Posted on October 4, 2004 at 4:11 pm

I never get away with anything. I read what everyone said about not bothering to rip. (BTW–I was floored by the response to an inch and a half of intarsia. I think that we bloggers need to make a group effort to knit more of this intarsia stuff, because clearly it creates a sensation that is more than worth the effort.) I looked at the bag and thought that I could carefully unravel only the stitches that were off, correct the spacing and then knit it back up. So I tried this, and then regretted it. I won’t go into the details, but just use your imagination when I say that it slaughtered all of Saturday. It was a very loud, very unproductive run of knitting. If Quentin Tarantino ever made a movie about a knitter, this would have been perfect. . . YARN EVERYWHERE! Needles flying! Vivid language! Bobbins asunder! More fiddly bits than a three-seater chenille covered couch can hold! I had to call in Harvey Keitel to clean the joint.

Ya dig?

So I picked a pre-fricked-up row, stuck my needle across all the stitches a la Theresa, and established a new beachhead. I got serious: I took sensei Wendy’s and sensei Margene’s advice and cut off the bobbin-y ends on the bobbins and played at loose threads; I scanned the chart from the magazine, blew it up 300%, and strapped it down to my magnet board. (Now with action like that, tell me again why Quentin Tarantino won’t make a movie about a knitter? You think knitters aren’t fluent in the hard-boiled language of violence? drama? blood? I laugh at your naivete: HA. Can’t you just envision the potential of a lowly rubber stitchmarker in the hands of Uma Thurman?) From then on, the knitting went quietly. I had to stay vigilant though. You never know when the thing is going to get medieval on you.

Sparkly_red_thing

Imperial

And all the while I was working on this.

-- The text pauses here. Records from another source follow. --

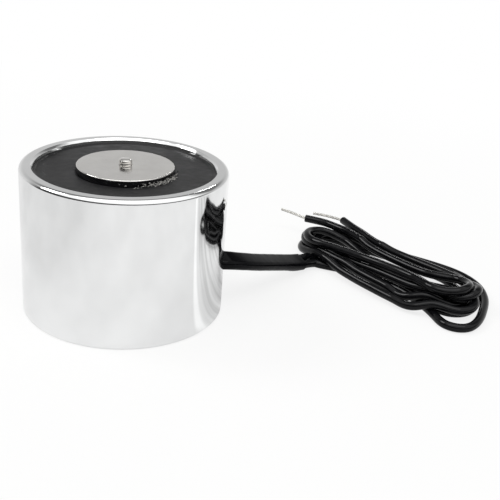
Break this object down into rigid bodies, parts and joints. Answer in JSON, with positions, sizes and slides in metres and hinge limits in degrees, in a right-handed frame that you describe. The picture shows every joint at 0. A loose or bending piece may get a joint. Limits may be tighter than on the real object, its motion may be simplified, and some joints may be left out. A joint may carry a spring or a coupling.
{
  "type": "holding electromagnet",
  "caption": "Round pot electromagnet with a plated steel cup, central pole, potted coil and two free leads in a sleeve.",
  "frame": {"origin": "centre of the cup's base, on the surface it stands on", "axes": "+Z along the cup's axis, towards the holding face; the leads leave the cup's wall near +X"},
  "size_m": [0.0747, 0.0502, 0.0229],
  "materials": {
    "chrome_plate": "polished chrome plate on soft iron",
    "nickel_plate": "ground and nickel-plated soft iron",
    "bobbin_nylon": "moulded nylon",
    "enamelled_copper": "enamelled copper wire",
    "polyester_tape": "polyester tape",
    "tinned_conductor": "tinned copper strands",
    "black_pvc": "glossy black flexible PVC",
    "black_sleeve": "glossy black shrink sleeve",
    "potting_resin": "satin black potting resin"
  },
  "bodies": {
    "root": {"cup": "chrome_plate", "pole_core": "nickel_plate", "centre_pin": "nickel_plate", "bobbin": "bobbin_nylon", "winding": "enamelled_copper", "winding_tape": "polyester_tape", "magnet_wire_start": "enamelled_copper", "magnet_wire_finish": "enamelled_copper", "solder_joint_a": "tinned_conductor", "solder_joint_b": "tinned_conductor", "joint_sleeve_a": "black_pvc", "joint_sleeve_b": "black_pvc", "potting_resin": "potting_resin", "lead_sleeve": "black_sleeve", "lead_a": "black_pvc", "lead_b": "black_pvc", "lead_hank": "black_pvc", "lead_a_end": "black_pvc", "lead_b_end": "black_pvc", "conductor_a": "tinned_conductor", "conductor_b": "tinned_conductor"}
  },
  "joints": []
}
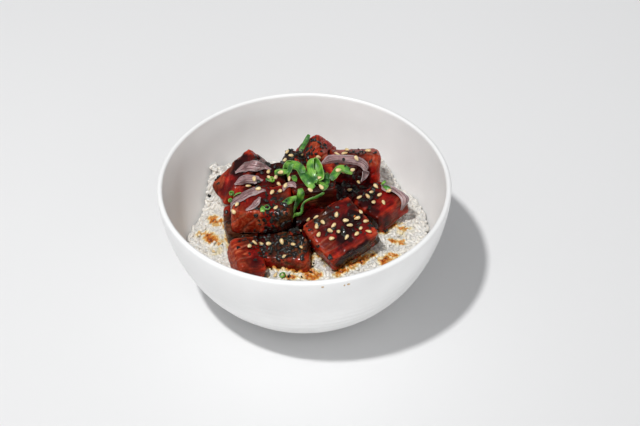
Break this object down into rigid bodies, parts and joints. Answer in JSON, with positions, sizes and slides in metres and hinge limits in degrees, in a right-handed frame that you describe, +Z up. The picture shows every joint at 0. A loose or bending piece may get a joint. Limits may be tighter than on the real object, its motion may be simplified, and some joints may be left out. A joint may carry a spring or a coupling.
{
  "type": "poke bowl",
  "caption": "Round white bowl on a foot ring, filled with rice under a pile of sauced raw tuna pieces with onion slices, spring onion and sesame.",
  "frame": {"origin": "centre of the foot ring, on the surface that the bowl stands on", "axes": "+Z up; -Y faces the viewer of the shown side"},
  "size_m": [0.15, 0.15, 0.074],
  "materials": {
    "bowl_white": "satin white glaze with faint turning rings",
    "rice": "moist cooked rice grains, sauce-stained in places",
    "tuna": "wet raw fish under dark soy glaze",
    "onion": "translucent marinated red onion",
    "spring_onion": "fresh green leaf, slightly waxy"
  },
  "bodies": {
    "root": {"bowl": "bowl_white", "rice": "rice", "tuna_front_left": "tuna", "tuna_middle": "tuna", "tuna_left": "tuna", "tuna_slab": "tuna", "tuna_back_right": "tuna", "tuna_right": "tuna", "tuna_back": "tuna", "tuna_back_left": "tuna", "tuna_front": "tuna", "tuna_front_corner": "tuna", "tuna_top_left": "tuna", "tuna_under_left": "tuna", "tuna_under_middle": "tuna", "tuna_under_right": "tuna", "onion_back_right": "onion", "onion_right": "onion", "onion_left_upper": "onion", "onion_left_lower": "onion", "onion_front_left": "onion", "onion_front_left_inner": "onion", "onion_middle": "onion", "spring_onion_ribbon": "spring_onion", "spring_onion_loop": "spring_onion", "spring_onion_curve": "spring_onion", "spring_onion_tuft": "spring_onion", "spring_onion_leaf": "spring_onion", "spring_onion_side": "spring_onion", "spring_onion_strand": "spring_onion", "spring_onion_back": "spring_onion", "spring_onion_left": "spring_onion"}
  },
  "joints": []
}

This may look to you like a fashion-forward Santa Hat, but it is in fact, a crown for my boy’s declared Hallowe’en alter-ego. He dug out some items from the costume cupboard and declared his orginal assemblage “The Frog King”
All that was missing was a crown, so I’m knitting what I am hoping will look something like the Imperial Margarine logo. It certainly is sparkly.

Like blood on the snow in the Japanese moonlight.

Ya dig?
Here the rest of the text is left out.